Recent Developments in the Field of Gamma-ray Bursts, Nature's Brightest Explosions
Péter Veres
University of Alabama in Huntsville
USA


Gamma-ray bursts (GRBs for short) were discovered by accident during the cold war by satellites looking for signatures of nuclear detonations in the atmosphere. These brief explosions occur at the farthest reaches of the Universe, but here at Earth they can outshine all the gamma-ray sources while they last. According to our current understanding, GRBs mark the death of massive stars (few times 10 Solar masses) or the merger of two neutron stars. The Gamma-ray Burst Monitor (GBM) instrument aboard the Fermi Space Telescope constantly monitors the gamma-ray sky looking for GRBs and detects a new burst almost every day.

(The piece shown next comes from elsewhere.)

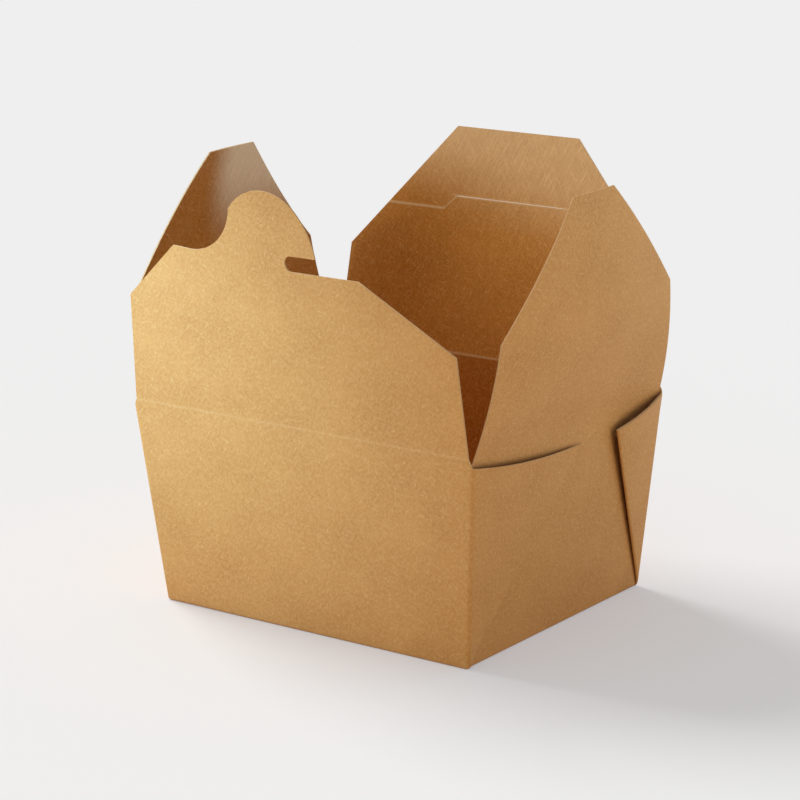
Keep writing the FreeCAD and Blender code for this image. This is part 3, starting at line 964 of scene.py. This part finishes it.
# %% Lamps
DAYLIGHT, WARM = (0.36, 0.66, 1.0), (1.0, 0.8, 0.5)
SUN_ANGLE, WINDOW_ANGLE = math.radians(32), math.radians(27.5)
WINDOW_AT, WINDOW_AIM, WINDOW_POWER = (-0.28, -0.38, 0.25), (-0.068, -0.05, 0.10), 20
GLOSS_AT, GLOSS_AIM, GLOSS_POWER = (-0.28, -0.38, 0.20), (0, 0, 0.07), 2.0
SIDE_AT, SIDE_AIM, SIDE_POWER = (0.25, 0.12, 0.26), (0, 0, 0.09), 0.3


def add_lamp(name, kind, place, aim):
    data = bpy.data.lights.new(name, kind)
    lamp = bpy.data.objects.new(name, data)
    lamp.location = place
    lamp.rotation_euler = (Vector(aim) - Vector(place)).to_track_quat("-Z", "Y").to_euler()
    bpy.context.scene.collection.objects.link(lamp)
    return lamp


def box_lamp(name, kind, place, aim, power, pieces):
    """A lamp that lights only the given pieces."""
    lamp = add_lamp(name, kind, place, aim)
    lamp.data.energy = power
    lit_pieces = bpy.data.collections.new(f"{name}_pieces")
    for piece in pieces:
        lit_pieces.objects.link(piece)
    lamp.light_linking.receiver_collection = lit_pieces
    return lamp


sun = add_lamp("soft_sun", "SUN", SUN_FROM, (0, 0, 0))
sun.data.energy = SUN_ENERGY
sun.data.angle = SUN_ANGLE
window_spot = box_lamp("window_spot", "SPOT", WINDOW_AT, WINDOW_AIM, WINDOW_POWER,
                       [front, ends["left_end_flap"]])
window_spot.data.color = DAYLIGHT
window_spot.data.spot_size = WINDOW_ANGLE
window_spot.data.spot_blend = 1.0
window_spot.data.shadow_soft_size = 0.05
gloss_lamp = box_lamp("gloss_lamp", "AREA", GLOSS_AT, GLOSS_AIM, GLOSS_POWER, [back, *ends.values()])
gloss_lamp.data.size = 0.25
gloss_lamp.data.color = WARM
gloss_lamp.visible_diffuse = False
side_lamp = box_lamp("side_lamp", "AREA", SIDE_AT, SIDE_AIM, SIDE_POWER, [*bends.values()])
side_lamp.data.size = 0.15
side_lamp.data.color = DAYLIGHT
print("lamps: soft_sun, window_spot, gloss_lamp, side_lamp")

# %% [markdown]
# The camera stands where the photo was taken from: to the right of the front, and a little above the box. The
# place, the lens and the small roll come from the fit to the corners of the box.

# %% Camera at the photo's angle
AIM = Vector((-0.04, 0.35, 61.14)) * MM
AZIMUTH, ELEVATION, ROLL = math.radians(37.08), math.radians(14.99), math.radians(-1.17)
DISTANCE = 897.29 * MM
SENSOR, LENS = 36, 133.8
camera_data = bpy.data.cameras.new("camera")
camera_data.sensor_width = SENSOR
camera_data.lens = LENS
camera = bpy.data.objects.new("camera", camera_data)
toward = Vector((math.sin(AZIMUTH) * math.cos(ELEVATION), -math.cos(AZIMUTH) * math.cos(ELEVATION),
                 math.sin(ELEVATION)))
camera.location = AIM + toward * DISTANCE
camera.rotation_mode = "QUATERNION"
camera.rotation_quaternion = (-toward).to_track_quat("-Z", "Y") @ Quaternion((0, 0, 1), ROLL)
bpy.context.scene.collection.objects.link(camera)
bpy.context.scene.camera = camera
bpy.context.scene.view_settings.view_transform = "Standard"
print(f"the camera stands {DISTANCE:.2f} m away")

On August 17, 2017, our team announced the detection of a run-of-the-mill GRB, named GRB 170817A after the date of the discovery. Only 2 seconds before the GRB, the LIGO and Virgo instruments detected the merger of two neutron stars through gravitational waves. The two signals came from the same location in the sky from a source 130 million lightyears away and marked the first object "seen" in both electromagnetic radiation and gravitational waves. It also confirmed the binary neutron star merger origin for some gamma-ray bursts.

I will discuss the discovery of GRB 170817A and its implications in addition to other interesting developments in the field of GRBs.